Когда возбуждение первых спектаклей прошло, когда я немного успокоился и привык, заработала мысль, и я начал подмечать особенности своей новой профессии.
Однажды, на четвертом спектакле, я подклеил баки чуть ниже обычного совершенно случайно! Но из зеркала на меня глянуло новое лицо. Самодовольство и высокомерие графа исчезли, появились забавная чудаковатость и даже расслабленность, что очень соответствовало его состоянию.
Это было открытием! Значит, я могу сделать своего графа таким, каким захочу? Надо только понять, какая морщина что значит, какой смысл скрывается в каждой черте, нанесенной на лицо. Я начал присматриваться к гриму других актеров, к живым лицам людей. И открыл для себя какой-то новый, причудливый мир жизни лица, его соответствия или несоответствия настроению и характеру человека. Наверно, вот тогда-то и начался во мне актер. Я стал наблюдать за собой и обнаружил, что если я ощущаю человека целиком, всего сразу, то какие-то его характерные черты приходят сами собой, а иногда и одна удачная деталь лодсказывала мне что-то в его характере или настроении - вроде тех низко приклеенных бакенбард. Но все-таки меня всегда почему-то больше радовало, когда жесты или походка, взгляды или интонации голоса появлялись как бы сами собой - то есть от верного ощущения человека целиком.

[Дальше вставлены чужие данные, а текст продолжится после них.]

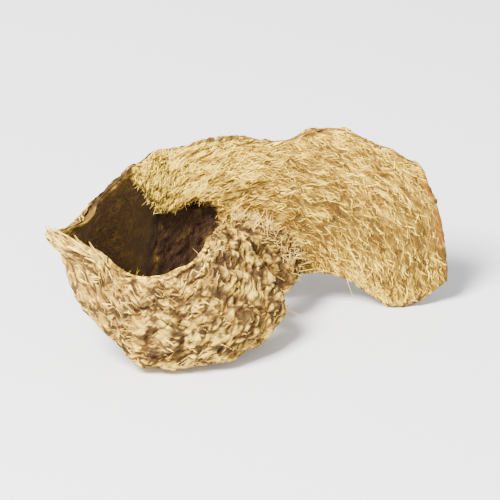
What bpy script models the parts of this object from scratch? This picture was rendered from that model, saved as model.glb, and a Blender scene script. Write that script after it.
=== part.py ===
"""A dried slice of ginger root, curled like a 6 as it dried.

The root was split lengthwise, so the slice has a flat cut face on one side and domed bark on
the other. A broad flap stands at the back with its cut face to the front (-Y). Its left end
curls forwards and round, bark outwards, until its tip meets the flap's own cut face.

Frame: metres, +Z up, origin under the middle of the bounding box, on the surface it rests on.
The slice is one solid. It is described by its lower edge, its upper edge, and a D section.
"""

import bmesh
import bpy
import numpy as np

MM = 0.001

# Overall sizes of the curled slice, before its surface relief.
LENGTH = 68.5 * MM
DEPTH = 33.0 * MM
HEIGHT = 30.0 * MM

# The D section: bark dome over a flat cut face. Powers below 1 blunt its edges and flatten it.
FLAP_THICKNESS = 5.0 * MM
CURL_THICKNESS = 4.4 * MM
EDGE_THICKNESS = 1.5 * MM
EDGE_BLUNTNESS = 0.85
DOME_FLATNESS = 0.6

# The free end thins to this share of the thickness.
END_ROUNDING = 3.0 * MM
END_SHARE = 0.3

# The thin wall of the hollow: the flesh has shrunk back from the cut face inside the curl, and
# the bark round its left end thins by this share towards the rim.
HOLLOW_RECESS = 1.9 * MM
LIP_WIDTH = 1.6 * MM
RIM_THINNING = 0.72

# The torn tip where the bark stands out at the left end of the curl.
TORN_TIP_REACH = 6.2 * MM
TORN_TIP_LENGTH = 4.5 * MM
TORN_TIP_WAY = (-0.97, -0.2, 0.15)

# The free end bulges past a straight line between its two corners.
FREE_END_BULGE = 3.0 * MM
FREE_END_REACH = 10.0 * MM

# The crease between the lobe and the wall that closes the curl.
CREASE_DEPTH = 2.4 * MM
CREASE_WIDTH = 4.0 * MM

# The flesh that joins the tip of the curl to the flap.
GRAFT_RADIUS = 1.2 * MM

# Relief of the shrunken surface.
BARK_RELIEF = 0.7 * MM
CUT_RELIEF = 0.35 * MM
EDGE_RELIEF = 0.8 * MM
RELIEF_SIZE = 7.0 * MM
RELIEF_SEED = 11
RELIEF_CELLS = 16

STATIONS_ALONG = 92
POINTS_AROUND = 28

# Stations from the flap's free end, round the curl, to its tip. Each row holds the lower edge
# and the upper edge as (x, y, z) shares of the length, depth and height. x runs from -0.5 at
# the left to 0.5 at the right, y from 0 at the front to 1 at the back.
EDGES = (
    ((0.466, 0.800, 0.110), (0.430, 0.940, 0.800)),  # the flap's free end
    ((0.365, 0.745, -0.004), (0.325, 0.955, 0.890)),  # its foot
    ((0.250, 0.760, 0.160), (0.215, 0.970, 1.000)),  # the hump on its upper edge
    ((0.120, 0.785, 0.190), (0.075, 0.945, 0.930)),
    ((-0.040, 0.820, -0.025), (-0.050, 0.900, 0.950)),  # the back foot
    ((-0.180, 0.710, 0.040), (-0.160, 0.820, 0.945)),
    ((-0.275, 0.560, 0.190), (-0.230, 0.725, 0.940)),
    ((-0.345, 0.465, 0.345), (-0.290, 0.600, 0.890)),
    ((-0.385, 0.360, 0.430), (-0.340, 0.460, 0.840)),
    ((-0.398, 0.250, 0.460), (-0.365, 0.320, 0.770)),  # the left end of the curl
    ((-0.380, 0.140, 0.350), (-0.362, 0.195, 0.715)),
    ((-0.318, 0.060, 0.170), (-0.318, 0.105, 0.620)),
    ((-0.245, 0.020, 0.030), (-0.250, 0.055, 0.555)),
    ((-0.135, 0.020, 0.000), (-0.170, 0.070, 0.560)),  # the front foot
    ((-0.030, 0.060, 0.010), (-0.112, 0.155, 0.595)),
    ((0.055, 0.200, 0.095), (-0.085, 0.290, 0.635)),
    ((0.085, 0.310, 0.125), (-0.075, 0.380, 0.640)),  # the lobe beside the tip
    ((0.062, 0.450, 0.165), (-0.062, 0.500, 0.620)),  # the notch behind it
    ((0.115, 0.630, 0.185), (-0.040, 0.660, 0.550)),
    ((0.155, 0.840, 0.235), (-0.010, 0.890, 0.430)),  # the tip, inside the flap
)

# The height of the lip, as shares of the width above the lower edge, at shares of the length
# from the free end to the tip. Below 0 there is no recess, and above 1 it takes the whole face.
LIP_STOPS = (0.00, 0.265, 0.29, 0.32, 0.36, 0.39, 0.42, 0.445, 0.47, 1.00)
LIP_HEIGHTS = (-0.30, -0.10, 0.50, 0.66, 0.60, 0.62, 0.76, 0.90, 1.15, 1.30)

# Other places along the slice, in the same shares.
TORN_TIP = 0.575
CURL_WALL = (0.30, 0.50)
RECESS_END = (0.80, 0.88)
THIN_RIM_START = (0.32, 0.40)
THIN_RIM_END = (0.50, 0.56)
CREASE = 0.893

# Across the slice, from -1 at the lower edge to 1 at the upper edge.
THIN_RIM_ACROSS = (-0.4, 0.8)
CREASE_ACROSS = (-0.2, 0.5)
FREE_END_BULGE_AT = -0.45
RECESS_SIDE = 0.25
TORN_TIP_ACROSS = (0.1, 1.0)


def smooth(at, stops, values):
    """A cubic through the values at the stops, with its neighbours' slope at each stop."""
    stops = np.asarray(stops, float)
    values = np.asarray(values, float)
    slopes = np.gradient(values, stops, axis=0)
    k = np.clip(np.searchsorted(stops, at, side="right") - 1, 0, len(stops) - 2)
    gap = stops[k + 1] - stops[k]
    f = (at - stops[k]) / gap
    if values.ndim > 1:
        f = f[:, None]
        gap = gap[:, None]
    near = values[k] * (1 + 2 * f) * (1 - f) ** 2 + values[k + 1] * f * f * (3 - 2 * f)
    return near + gap * f * (1 - f) * (slopes[k] * (1 - f) - slopes[k + 1] * f)


def ramp(value, low, high):
    """0 below low, 1 above high, and a smooth step between."""
    f = np.clip((value - low) / (high - low), 0.0, 1.0)
    return f * f * (3 - 2 * f)


def waves(points, size, seed):
    """Smooth noise from -1 to 1 in space, whose bumps are about size across."""
    lattice = np.random.default_rng(seed).uniform(-1.0, 1.0, (RELIEF_CELLS,) * 3)
    cell = np.floor(points / size).astype(int)
    f = points / size - cell
    f = f * f * (3 - 2 * f)
    total = np.zeros(points.shape[:-1])
    for corner in np.ndindex(2, 2, 2):
        share = np.prod(np.where(corner, f, 1 - f), axis=-1)
        i, j, k = np.moveaxis((cell + corner) % RELIEF_CELLS, -1, 0)
        total += share * lattice[i, j, k]
    return total


def edge_curves(along):
    """The lower and the upper edge of the slice at each share along it."""
    rows = (np.array(EDGES) - (0.0, 0.5, 0.0)) * (LENGTH, DEPTH, HEIGHT)
    middle = rows.mean(axis=1)
    travelled = np.cumsum(np.linalg.norm(np.diff(middle, axis=0), axis=1))
    stops = np.concatenate([[0.0], travelled]) / travelled[-1]
    return smooth(along, stops, rows[:, 0]), smooth(along, stops, rows[:, 1])


def slice_points():
    """The slice as rings of points, from its free end to its tip.

    A ring starts at the lower edge, climbs the bark to the upper edge, and comes back down the
    cut face. across runs from -1 at the lower edge to 1 at the upper edge.
    """
    along = np.linspace(0.0, 1.0, STATIONS_ALONG)
    turn = np.linspace(0.0, 2 * np.pi, POINTS_AROUND, endpoint=False)
    lower, upper = edge_curves(along)
    middle = (lower + upper) / 2
    half = (upper - lower) / 2
    forward = np.gradient(middle, axis=0)
    outward = np.cross(forward, half)
    outward /= np.linalg.norm(outward, axis=1)[:, None]
    travelled = np.concatenate([[0.0], np.cumsum(np.linalg.norm(np.diff(middle, axis=0), axis=1))])

    across = -np.sign(np.cos(turn)) * np.abs(np.cos(turn)) ** EDGE_BLUNTNESS
    on_bark = np.sin(turn) > 0
    dome = np.abs(np.sin(turn)) ** DOME_FLATNESS

    # The thickness: thin at the free end, full from there on, and thin at the rim of the curl.
    full = FLAP_THICKNESS + (CURL_THICKNESS - FLAP_THICKNESS) * ramp(along, *CURL_WALL)
    to_end = np.clip(travelled / END_ROUNDING, 0.0, 1.0)
    rounding = END_SHARE + (1 - END_SHARE) * np.sqrt(1 - (1 - to_end) ** 2)
    at_rim = ramp(along, *THIN_RIM_START) * (1 - ramp(along, *THIN_RIM_END))
    thinning = RIM_THINNING * at_rim[:, None] * ramp(across, *THIN_RIM_ACROSS)
    dome_height = (full - EDGE_THICKNESS)[:, None] * (1 - thinning)
    bark = (EDGE_THICKNESS / 2 + dome_height * dome) * np.sqrt(dome)
    cut = -EDGE_THICKNESS / 2 * dome
    depth = np.where(on_bark, bark, cut) * rounding[:, None]

    # Inside the curl the flesh steps back behind a ragged lip.
    width = 2 * np.linalg.norm(half, axis=1)[:, None]
    below_lip = (smooth(along, LIP_STOPS, LIP_HEIGHTS)[:, None] - (1 + across) / 2) * width
    inside = ramp(below_lip, 0.0, LIP_WIDTH) * ramp(1 - np.abs(across), 0.0, RECESS_SIDE)
    recess = inside * (1 - ramp(along, *RECESS_END))[:, None]
    depth += np.where(on_bark, 0.0, HOLLOW_RECESS * recess * (1 - thinning))

    # The crease bends both faces inwards beside the lobe.
    at_crease = np.exp(-(((along - CREASE) * travelled[-1] / (CREASE_WIDTH / 2)) ** 2))
    depth -= CREASE_DEPTH * at_crease[:, None] * (1 - ramp(across, *CREASE_ACROSS))

    points = middle[:, None] + half[:, None] * across[:, None] + outward[:, None] * depth[..., None]

    # The torn tip stands out from the upper edge at the left end.
    near = np.exp(-(((along - TORN_TIP) * travelled[-1] / (TORN_TIP_LENGTH / 2)) ** 2))
    torn = near[:, None] * ramp(across, *TORN_TIP_ACROSS)
    points += TORN_TIP_REACH * torn[..., None] * np.array(TORN_TIP_WAY)

    # The free end bulges, most of all near its lower corner.
    unit_forward = forward / np.linalg.norm(forward, axis=1)[:, None]
    to_bulge = (across - FREE_END_BULGE_AT) / (1 - FREE_END_BULGE_AT)
    bulge = (1 - ramp(travelled, 0.0, FREE_END_REACH))[:, None] * (1 - to_bulge**2)
    points -= unit_forward[:, None] * (FREE_END_BULGE * bulge)[..., None]

    # Relief: bumps on the bark, gentler ones on the cut face, and an uneven outline.
    bumps = waves(points, RELIEF_SIZE, RELIEF_SEED)
    relief = np.where(on_bark, BARK_RELIEF, CUT_RELIEF) * dome
    points += outward[:, None] * (relief * bumps)[..., None]
    outline = waves(points, RELIEF_SIZE / 2, RELIEF_SEED + 1) * np.abs(across) ** 3
    unit_half = half / np.linalg.norm(half, axis=1)[:, None]
    points += unit_half[:, None] * (EDGE_RELIEF * outline)[..., None]
    return points


def ring_faces(rings, around):
    """Quads between neighbouring rings, and each end zipped shut from bark to cut face."""
    faces = []
    for ring in range(rings - 1):
        for k in range(around):
            a = ring * around + k
            b = ring * around + (k + 1) % around
            faces.append((a, b, b + around, a + around))
    for start, flip in ((0, True), ((rings - 1) * around, False)):
        for k in range(around // 2):
            corners = [k, k + 1, around - k - 1, (around - k) % around]
            loop = [start + c for c in dict.fromkeys(corners)]
            faces.append(tuple(loop[::-1] if flip else loop))
    return faces


def solid(name, points, faces, material):
    """A closed mesh object whose faces point outwards."""
    mesh = bpy.data.meshes.new(name)
    mesh.from_pydata(points.reshape(-1, 3).tolist(), [], faces)
    work = bmesh.new()
    work.from_mesh(mesh)
    bmesh.ops.triangulate(work, faces=work.faces)
    bmesh.ops.recalc_face_normals(work, faces=work.faces)
    work.to_mesh(mesh)
    work.free()
    mesh.materials.append(material)
    mesh.shade_smooth()
    item = bpy.data.objects.new(name, mesh)
    bpy.context.scene.collection.objects.link(item)
    return item


def graft(target, centre):
    """Joins the tip of the curl to the flap, with a core inside both of them."""
    mesh = bpy.data.meshes.new("graft_core")
    work = bmesh.new()
    bmesh.ops.create_icosphere(work, subdivisions=1, radius=GRAFT_RADIUS)
    work.to_mesh(mesh)
    work.free()
    core = bpy.data.objects.new("graft_core", mesh)
    core.location = centre
    core.hide_render = True
    core.display_type = "WIRE"
    bpy.context.scene.collection.objects.link(core)
    union = target.modifiers.new("graft", "BOOLEAN")
    union.operation = "UNION"
    union.solver = "EXACT"
    union.use_self = True
    union.object = core


def dried_ginger():
    material = bpy.data.materials.new("dried_ginger")
    material.use_nodes = True
    shader = material.node_tree.nodes["Principled BSDF"]
    shader.inputs["Base Color"].default_value = (0.56, 0.40, 0.20, 1.0)
    shader.inputs["Roughness"].default_value = 0.85
    shader.inputs["Metallic"].default_value = 0.0
    return material


def main():
    for item in list(bpy.data.objects):
        bpy.data.objects.remove(item, do_unlink=True)
    points = slice_points()
    low = points.min(axis=(0, 1))
    high = points.max(axis=(0, 1))
    points -= ((low[0] + high[0]) / 2, (low[1] + high[1]) / 2, low[2])
    item = solid("ginger_slice", points, ring_faces(*points.shape[:2]), dried_ginger())
    graft(item, points[-2].mean(axis=0))


main()
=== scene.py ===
# %% [markdown]
# # A dried slice of ginger root
#
# A ginger root was split lengthwise and dried. The slice curled as it shrank: a broad flap
# stands at the back, and its left end turns forwards and round, bark outwards, like a 6.
# This lesson dresses the plain solid of the slice with what makes it look like ginger:
# stringy flesh, a wrinkled bark skin, strings on the cut face, threads of bark, torn fibres
# and fine rootlets.
#
# Everything is worked out with numpy as whole arrays, in metres.

import bpy
import numpy as np
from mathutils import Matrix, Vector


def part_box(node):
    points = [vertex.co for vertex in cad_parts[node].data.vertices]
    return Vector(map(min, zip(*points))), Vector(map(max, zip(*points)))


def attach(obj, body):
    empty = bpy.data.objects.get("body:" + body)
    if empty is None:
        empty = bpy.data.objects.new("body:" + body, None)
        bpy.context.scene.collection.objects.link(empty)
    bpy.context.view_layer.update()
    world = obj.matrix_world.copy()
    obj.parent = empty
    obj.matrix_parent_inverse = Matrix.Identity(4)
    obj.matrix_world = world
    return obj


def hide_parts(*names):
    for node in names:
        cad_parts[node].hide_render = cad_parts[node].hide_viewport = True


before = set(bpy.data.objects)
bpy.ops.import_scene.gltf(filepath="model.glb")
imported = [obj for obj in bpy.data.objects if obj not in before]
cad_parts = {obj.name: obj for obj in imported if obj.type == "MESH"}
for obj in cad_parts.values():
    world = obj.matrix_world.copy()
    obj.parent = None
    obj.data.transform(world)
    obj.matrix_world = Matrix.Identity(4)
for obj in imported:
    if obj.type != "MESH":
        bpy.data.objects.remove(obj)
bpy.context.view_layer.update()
slice_low, slice_high = (np.array(corner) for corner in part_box("ginger_slice"))
MM = 0.001
print("the solid slice measures", ((slice_high - slice_low) / MM).round(1), "mm")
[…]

После премьеры в местной газете появилась рецензия. И всего-то в ней было сказано: "Недурны были П. Ирский и Л. Утесов", но я впервые в жизни видел свою фамилию напечатанной в газете и у меня сладко защекотало где-то под ложечкой.
К своим ролям в комедиях я относился очень серьезно и вдумчиво, чувствуя, что еще не очень прочно стою на ногах. Но успех, свалившийся неожиданно на неокрепшую голову, чувство безграничной самоуверенности, еще больше укреплявшееся этим успехом, держали меня все время в каком-то приподнятом, взвинченном состоянии. Я не мог с собой совладать - меня распирало от счастья, от удовольствия, от гордости. Этому всему должен был быть какой-то выход - иначе я мог бы взорваться.
Выход нашелся в моих сольных выступлениях. Тут я чувствовал себя как рыба в воде, тут я был хозяином положения и море мне было по колено. И, боже мой, как стыдно теперь вспоминать, что я себе тогда позволял.
Мои куплеты нравились публике и, выбегая на аплодисменты, я мог крикнуть:
- Довольно хлопать, хочу лопать!
А зал гудел от одобрения, и я очень нравился самому себе: ну, как же, сказал в рифму! Одним словом, зрители и артист были равны друг другу. Но потом, когда я встречал кого-нибудь из "кременчугцев", я неизменно краснел. Тогда-то я понял, что чувство мучительного стыда - самое сильное воспитательное средство.
Впрочем, за искренность и молодость мне многое прощалось. Помню, в бенефис актера Саши Кяртсова (он был Востряк, но наоборот ему казалось живописнее), который играл обычно комические роли, а для бенефиса выбрал роль Наполеона, я играл доктора Антоммарки, который констатировал его смерть. Когда император после бурного предсмертного монолога об Аустерлице и Ватерлоо падал бездыханный и я, Антоммарки, послушав его пульс, сообщил:
- Скончался! - на галерке какие-то девчонки, привыкшие видеть Сашу в комических ролях, хихикнули. Почувствовав в этом недоверие к моим словам, я ударил себя в грудь и крикнул:
- Ей-богу, скончался!
В зале гомерический хохот.
Эти выходки нравились и многим актерам - меня похваливали, а я, не зная, что в меня вливают яд, развешивал уши. Но, к счастью, рядом были и требовательные друзья. Тот же Скавронский охотно взял на себя роль старшего товарища. И хотя ему несомненно доставляло удовольствие постоянно заботиться о новичке, которого он сам открыл, и мы вместе радовались моим первым удачам, но при случае он не стеснялся мне сказать и суровое слово правды.